WHAT YOU ARE ASKED TO DO:
Starting at the line that contains "The Blender code", copy each line through the end of the listing below. Include both ends and output nothing more.
┄┄┄┄┄┄
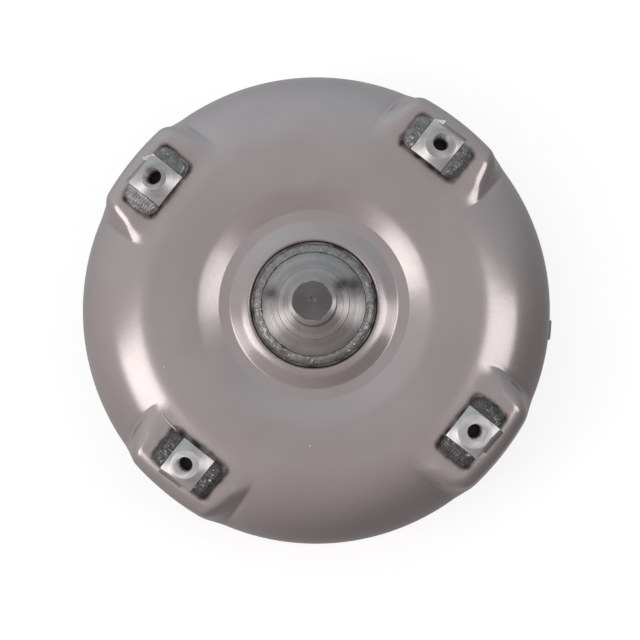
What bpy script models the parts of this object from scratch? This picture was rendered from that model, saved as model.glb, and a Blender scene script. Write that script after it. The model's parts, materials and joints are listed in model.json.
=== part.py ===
"""Torque converter: a welded housing (front cover, pilot, drive lugs, impeller) around a bladed
turbine, a stator on a roller one-way clutch, and two needle thrust bearings.

Every length below is in millimetres. Z is the rotation axis and points at the engine; the end
face of the impeller hub lies at Z = 0. Heights named *_H are measured from the rim plane."""

import math
from math import cos, pi, radians, sin

import bmesh
import bpy
from mathutils import Matrix, Vector

MM = 0.001
GAP = 0.3                   # left between pieces that touch or are welded

# Housing
RIM_Z = 84.0                # height of the rim plane over the hub end face
RIM_R = 140.0               # outside radius of the front cover
SHEET = 3.6                 # pressed sheet of the cover and of the impeller shell
SKIRT_H = -14.0             # lower edge of the cover's skirt
CREST_H = 43.0              # highest ring of the cover
CREST_R0, CREST_R1 = 87.0, 93.5
VALLEY_R0, VALLEY_R1 = 48.6, 55.4
VALLEY_H = 39.6
SLOPE_POWER = 2.25          # how the cover falls from its crest into the valley
DOME_R, DOME_H = 39.4, 44.1
MOAT_R, MOAT_H = 36.3, 41.6  # recess around the pilot hub
FLOOR_H = 35.0              # inner face of the cover's thicker middle
PILOT_HOLE_R = 28.4

# Pads pressed out of the shoulder under the drive lugs
LUG_COUNT = 4
LUG_START = 45.0            # degrees, first lug
LUG_PCD = 236.0
PAD_H = 42.5
PAD_ANGLES = (0.0, 6.0, 11.0, 13.5, 16.0, 20.5)
PAD_FLAT_V, PAD_FOOT_V = 25.5, 38.0     # half widths: flat top, foot of the flank
PAD_BOW = 0.3               # outline of a pad between the rim's arc (0) and its chord (1)

# Drive lugs, M10 thread
LUG_HEIGHT = 8.2
LUG_INNER, LUG_OUTER_TOP, LUG_OUTER_BASE = -11.4, 9.7, 14.2
LUG_HALF_WIDTH = 11.0
LUG_FACE_R = (8.7, 7.2, 8.2, 9.7)   # turned round face left on each lug
LUG_FACET_SIDE = (1, -1, 1, -1)      # which outer corner keeps its facet
LUG_SHIFT = ((-1.4, 0.9), (-1.2, 0.6), (-0.3, 0.9), (-0.2, -0.9))   # block against its hole
LUG_CONE_SLOPE = 0.42
THREAD_R = 4.3
COUNTERSINK_R = 5.4
BEAD_WIDTH, BEAD_HEIGHT, BEAD_HALF_LENGTH = 8.8, 6.6, 11.0

# Pilot hub
NOSE_R, NOSE_FACE_R, NOSE_H = 13.7, 11.4, 73.0
PILOT_R = 28.0
PILOT_EDGE_H = 46.4
PILOT_BACK_H = 32.2

# Fluid circuit: a torus shared by impeller and turbine
TORUS_R = 96.0
TORUS_A = 36.0              # inner face of the shells
CORE_A = 14.5               # outer face of the core rings
CORE_SHEET = 1.6
IMPELLER_BLADES = 19
TURBINE_BLADES = 17
BLADE_SHEET = 1.3
BLADE_EDGE_A = 35.2
BLADE_INLET_H = 12.6        # blade edge facing the stator

# Impeller hub
HUB_R, HUB_BORE_R = 25.0, 20.5
HUB_FLANGE_R = 41.0
HUB_TOP_H = -16.6
SHELL_FLOOR_H = -19.8
DRIVE_SLOT_WIDTH, DRIVE_SLOT_DEPTH = 12.0, 13.0

# Turbine
TURBINE_SHEET = 1.8
TURBINE_FLANGE_H = 22.0     # underside of the shell's flat flange
TURBINE_HUB_R = 62.5
RIVET_COUNT, RIVET_PITCH_R, RIVET_R = 6, 57.5, 2.0
TURBINE_SPLINE_TEETH = 20

# Stator and roller clutch
STATOR_HUB_R, STATOR_BORE_R = 58.3, 41.2
STATOR_BLADES = 11
SHROUD_R0, SHROUD_R1 = 79.6, 81.8
STATOR_LOW_H, STATOR_HIGH_H = -14.9, 15.2
RACE_R = 27.0
RACE_SPLINE_TEETH = 24
ROLLER_COUNT, ROLLER_R, ROLLER_PITCH_R = 8, 3.85, 31.15
CAM_HALF_WIDTH = 9.5

STEEL = ((0.42, 0.40, 0.39), 1.0, 0.35)
DARK_STEEL = ((0.22, 0.22, 0.22), 1.0, 0.50)
BRIGHT_STEEL = ((0.62, 0.61, 0.60), 1.0, 0.25)
WELD = ((0.16, 0.16, 0.16), 1.0, 0.55)
ALUMINIUM = ((0.72, 0.73, 0.74), 1.0, 0.45)
BRONZE = ((0.55, 0.38, 0.20), 1.0, 0.40)


def clear_scene():
    for obj in list(bpy.data.objects):
        bpy.data.objects.remove(obj, do_unlink=True)


def build(name, points, faces, look, helper=False):
    """Object from points in mm above the rim plane, with its faces turned outwards."""
    mesh = bpy.data.meshes.new(name)
    mesh.from_pydata([(x * MM, y * MM, (z + RIM_Z) * MM) for x, y, z in points], [], faces)
    shape = bmesh.new()
    shape.from_mesh(mesh)
    bmesh.ops.remove_doubles(shape, verts=shape.verts, dist=1e-6)
    if helper:
        bmesh.ops.triangulate(shape, faces=shape.faces)
    bmesh.ops.recalc_face_normals(shape, faces=shape.faces)
    if shape.calc_volume(signed=True) < 0:
        bmesh.ops.reverse_faces(shape, faces=shape.faces)
    shape.to_mesh(mesh)
    shape.free()
    mesh.shade_smooth()
    mesh.set_sharp_from_angle(angle=radians(32))
    obj = bpy.data.objects.new(name, mesh)
    bpy.context.scene.collection.objects.link(obj)
    if helper:
        obj.hide_render = True
        obj.display_type = "WIRE"
        return obj
    colour, metallic, roughness = look
    material = bpy.data.materials.new(name)
    material.use_nodes = True
    shader = material.node_tree.nodes["Principled BSDF"]
    shader.inputs["Base Color"].default_value = (*colour, 1.0)
    shader.inputs["Metallic"].default_value = metallic
    shader.inputs["Roughness"].default_value = roughness
    mesh.materials.append(material)
    return obj


def combine(obj, helper, operation):
    modifier = obj.modifiers.new(helper.name, "BOOLEAN")
    modifier.operation = operation
    modifier.solver = "EXACT"
    modifier.object = helper
    return obj


def even_angles(count, start=0.0):
    return [radians(start) + 2 * pi * k / count for k in range(count)]


def grid(rows, count, wrap_rows):
    """Quads of a grid of rows, closed around; rows hold count points each."""
    faces = []
    for i in range(rows if wrap_rows else rows - 1):
        for k in range(count):
            a, b = i * count + k, i * count + (k + 1) % count
            c, d = ((i + 1) % rows) * count + (k + 1) % count, ((i + 1) % rows) * count + k
            faces.append((a, b, c, d))
    return faces


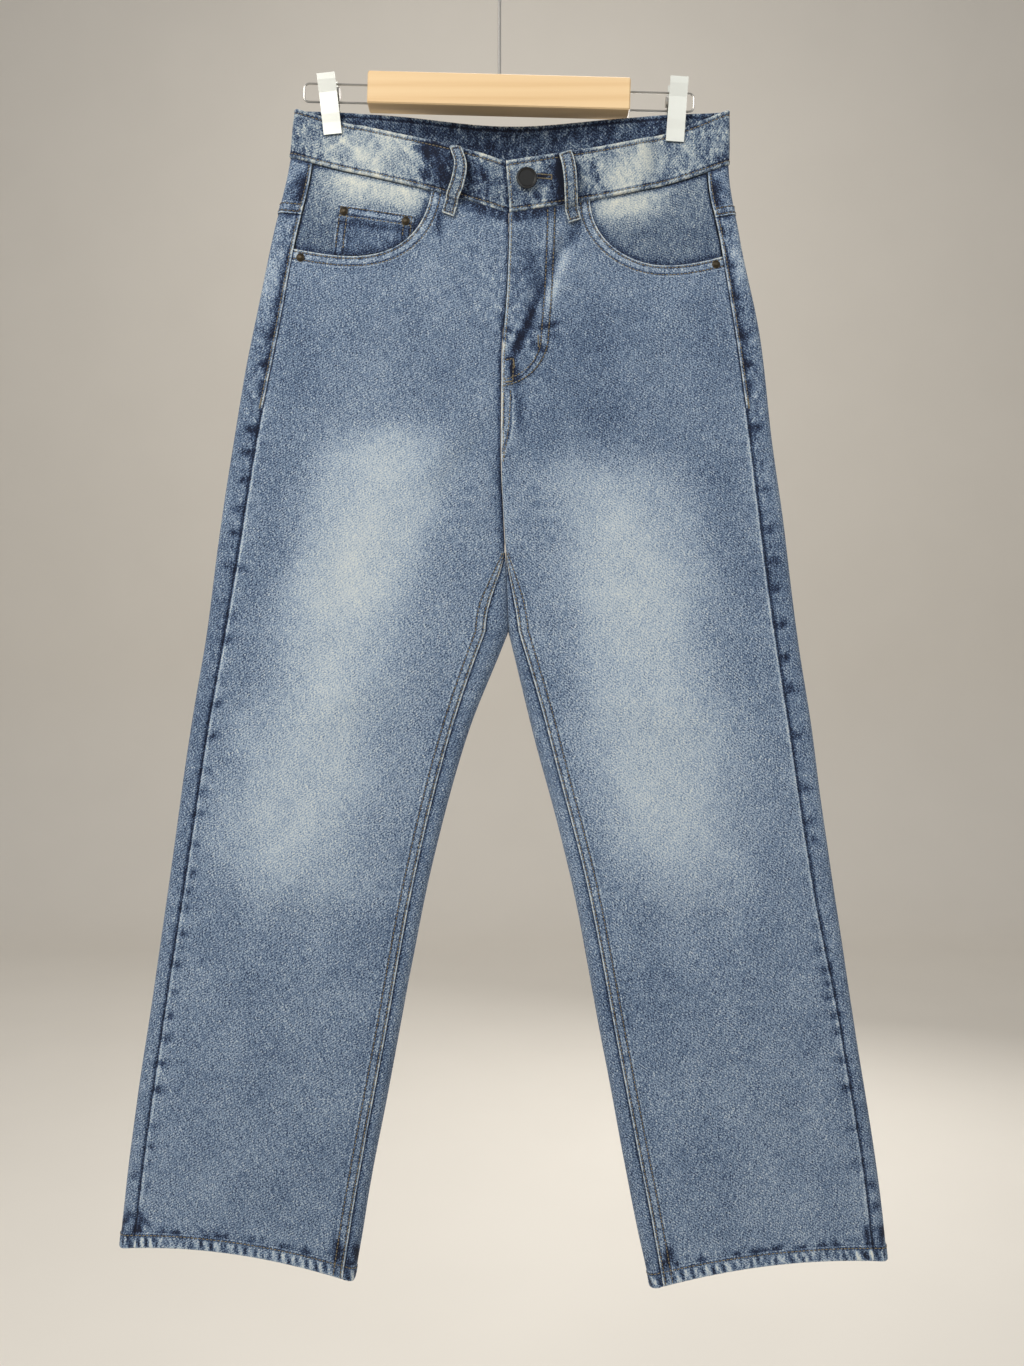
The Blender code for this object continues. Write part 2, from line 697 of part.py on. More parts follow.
# ---- pockets and fly -------------------------------------------------------------------------
def pocket_facing(side):
    """The hip piece that shows in the mouth, one layer down."""
    name = side.name
    edge = mouth_curve(name, FACING_LAP, 14)
    top = ROWS[0]
    clear = FACING_CLEAR
    outline = [(clear, top)] + [(a, top) for a in spaced(clear, edge[0][0], 5)] + edge[:-1]
    outline += [(clear, edge[-1][1])]
    outline += [(clear, d) for d in reversed(spaced(top, edge[-1][1], 4))]
    inside = [
        (a, d)
        for a in (16, 34, 52, 70, 88, 104)
        for d in (16, 32, 48, 64, 78)
        if above_mouth(name, a, d, FACING_LAP - 4)
    ]
    high = -WALL - LAYER_GAP
    sheet = lay(name, outline, lambda a, d: high, lambda a, d: high - WALL, points=inside)
    thicken(f"pocket_facing_{name}", [sheet], "denim_pale")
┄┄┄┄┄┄
FINAL RESULT:
The Blender code for this object continues. Write part 2, from line 697 of part.py on. More parts follow.
# ---- pockets and fly -------------------------------------------------------------------------
def pocket_facing(side):
    """The hip piece that shows in the mouth, one layer down."""
    name = side.name
    edge = mouth_curve(name, FACING_LAP, 14)
    top = ROWS[0]
    clear = FACING_CLEAR
    outline = [(clear, top)] + [(a, top) for a in spaced(clear, edge[0][0], 5)] + edge[:-1]
    outline += [(clear, edge[-1][1])]
    outline += [(clear, d) for d in reversed(spaced(top, edge[-1][1], 4))]
    inside = [
        (a, d)
        for a in (16, 34, 52, 70, 88, 104)
        for d in (16, 32, 48, 64, 78)
        if above_mouth(name, a, d, FACING_LAP - 4)
    ]
    high = -WALL - LAYER_GAP
    sheet = lay(name, outline, lambda a, d: high, lambda a, d: high - WALL, points=inside)
    thicken(f"pocket_facing_{name}", [sheet], "denim_pale")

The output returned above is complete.